Time:10:00 am-11:30 am, Oct. 15th, 2021


Speaker:Daniel Yi Xu

(Duke University)


Meeting ID:830 3495 8277




We study a prominent energy regulation affecting large Chinese manufacturers that are part of broader conglomerates. Using detailed firm-level data and difference-in-differences research designs, we show that regulated firms cut output and shifted production to un-regulated firms in the same conglomerate instead of improving their energy efficiency. Conglomerate spillovers account for 40% of the output loss of regulated firms and substantially reduce aggregate energy savings. Using a structural model, we show that alternative polices that use public information on business networks could lower the shadow cost of the regulation by more than 40% and increase aggregate energy savings by 10%.

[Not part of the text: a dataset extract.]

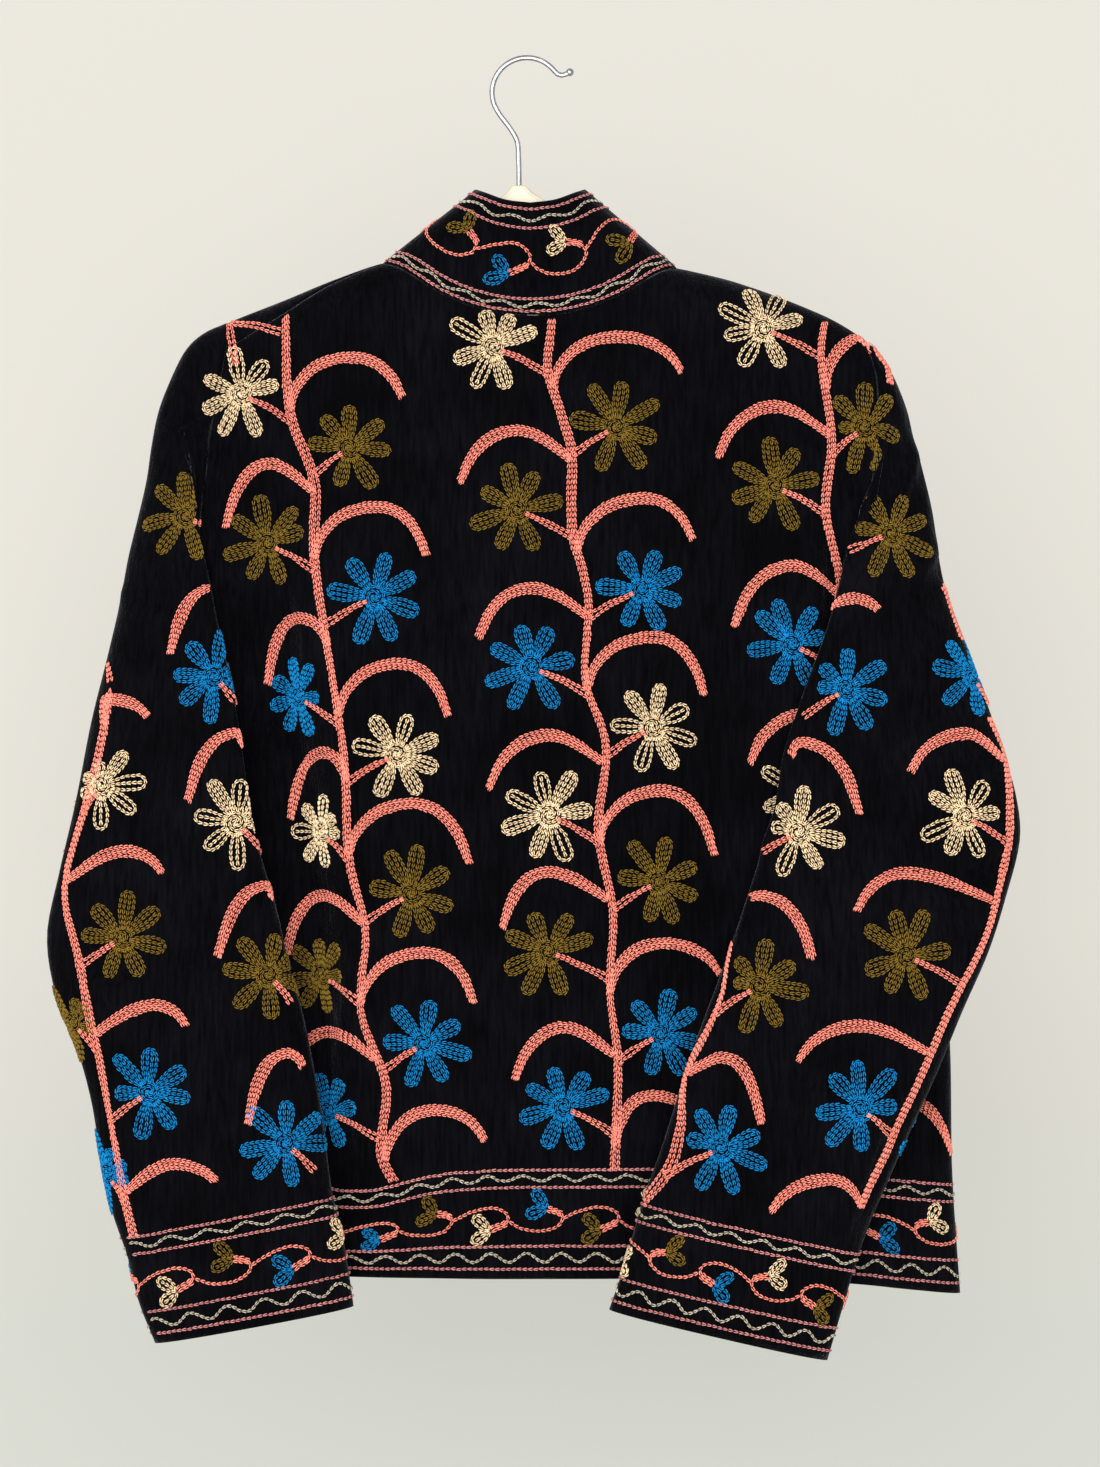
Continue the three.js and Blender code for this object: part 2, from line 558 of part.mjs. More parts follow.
// A closed wall: the grid, trimmed by half a seam gap at its open edges, and a copy of it one
// thickness inside.
function clothWall(grid, normals, wraps, startTrim = SEAM_GAP / 2) {
  const rows = grid.length;
  const columns = grid[0].length;
  const trim = (point, next, length) =>
    point.clone().add(next.clone().sub(point).setLength(length));
  const outer = grid.map((line, r) =>
    line.map((point, c) => {
      let placed = point;
      if (r === 0) placed = trim(placed, grid[1][c], startTrim);
      if (r === rows - 1) placed = trim(placed, grid[rows - 2][c], SEAM_GAP / 2);
      if (!wraps && c === 0) placed = trim(placed, line[1], SEAM_GAP / 2);
      if (!wraps && c === columns - 1) placed = trim(placed, line[columns - 2], SEAM_GAP / 2);
      return placed;
    }),
  );
  const inwards = (point, normal) => point.clone().addScaledVector(normal, -CLOTH);
  const inner = outer.map((line, r) => line.map((point, c) => inwards(point, normals[r][c])));
  const positions = [...outer, ...inner].flat().flatMap((point) => point.toArray());
  const at = (layer, r, c) => (layer * rows + r) * columns + (c % columns);
  const triangles = [];
  const quad = (a, b, c, d) => triangles.push(a, b, c, a, c, d);
  const lastColumn = wraps ? columns : columns - 1;
  for (let r = 0; r < rows - 1; r++) {
    for (let c = 0; c < lastColumn; c++) {
      quad(at(0, r, c), at(0, r, c + 1), at(0, r + 1, c + 1), at(0, r + 1, c));
      quad(at(1, r, c), at(1, r + 1, c), at(1, r + 1, c + 1), at(1, r, c + 1));
    }
  }
  for (let c = 0; c < lastColumn; c++) {
    quad(at(0, 0, c), at(1, 0, c), at(1, 0, c + 1), at(0, 0, c + 1));
    const end = rows - 1;
    quad(at(0, end, c), at(0, end, c + 1), at(1, end, c + 1), at(1, end, c));
  }
  if (!wraps) {
    for (let r = 0; r < rows - 1; r++) {
      quad(at(0, r, 0), at(0, r + 1, 0), at(1, r + 1, 0), at(1, r, 0));
      const end = columns - 1;
      quad(at(0, r, end), at(1, r, end), at(1, r + 1, end), at(0, r + 1, end));
    }
  }
  const geometry = new THREE.BufferGeometry();
  geometry.setAttribute('position', new THREE.Float32BufferAttribute(positions, 3));
  geometry.setIndex(triangles);
  return faceOutwards(geometry);
}

// Turns a closed geometry's faces round if they point inwards.
function faceOutwards(geometry) {
  const position = geometry.getAttribute('position');
  const index = geometry.getIndex().array;
  const [a, b, c] = [new THREE.Vector3(), new THREE.Vector3(), new THREE.Vector3()];
  let volume = 0;
  for (let i = 0; i < index.length; i += 3) {
    a.fromBufferAttribute(position, index[i]);
    b.fromBufferAttribute(position, index[i + 1]);
    c.fromBufferAttribute(position, index[i + 2]);
    volume += a.dot(b.cross(c));
  }
  if (volume < 0) {
    for (let i = 0; i < index.length; i += 3) {
      [index[i + 1], index[i + 2]] = [index[i + 2], index[i + 1]];
    }
  }
  geometry.computeVertexNormals();
  return geometry;
}

// Panels are kept as columns from the hem up: a step along a line goes up, and the next line
// is to +X.
const backNormals = normalsOf(backGrid, false, -1);
const leftFrontNormals = normalsOf(leftFrontGrid, false, 1);
const rightFrontNormals = normalsOf(rightFrontGrid, false, 1);
const leftSleeveNormals = normalsOf(leftSleeveGrid, true, -1);
const rightSleeveNormals = normalsOf(rightSleeveGrid, true, 1);
const collarNormals = normalsOf(collarPoints, false, 1);

const top = LOWER_ROWS + UPPER_ROWS;

// The side seam below the underarm, the shoulder seam, and the armhole between them.
function joinSide(back, front, sleeve) {
  for (let row = 0; row < LOWER_ROWS; row++) shareNormals(back[0][row], front[0][row]);
  for (let i = 1; i <= cornerAt; i++) shareNormals(back[i][top], front[i][top]);
  shareNormals(back[0][LOWER_ROWS], front[0][LOWER_ROWS], sleeve[0][UPPER_ROWS]);
  shareNormals(back[0][top], front[0][top], sleeve[0][0]);
  for (let i = 1; i < UPPER_ROWS; i++) {
    shareNormals(back[0][top - i], sleeve[0][i]);
    shareNormals(front[0][LOWER_ROWS + i], sleeve[0][UPPER_ROWS + i]);
  }
}
joinSide(backNormals, leftFrontNormals, leftSleeveNormals);
joinSide([...backNormals].reverse(), [...rightFrontNormals].reverse(), rightSleeveNormals);

// ---- Hanger -----------------------------------------------------------------------------------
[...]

Professor Daniel Yi Xu is currently Professor of Economics at Duke University and Research Associate at the National Bureau of Economic Research (PR, DEV, ITI Groups). He is the co-editor of Review of Economics and Statistics. He is also an associate editor of the Rand Journal of Economics and AEJ: Applied. His research interests include Productivity/Innovation, International Trade, and Industry Dynamics. His research lies at the intersection of Productivity, International Trade, and Industrial Organization. His long-term research agenda is concentrated on using large-scale micro data to model and estimate a rich set of individual firm decisions, often dynamic, and to investigate how these decisions affect resource allocation, industry performance, and economic growth especially in developing and emerging economies. Professor Xu is interested in applying research methodologies that combine structural IO/quantitative trade techniques with quasi-random policy variations/RCT in developing countries. He received his Ph.D. in economics from Pennsylvania State University in 2007.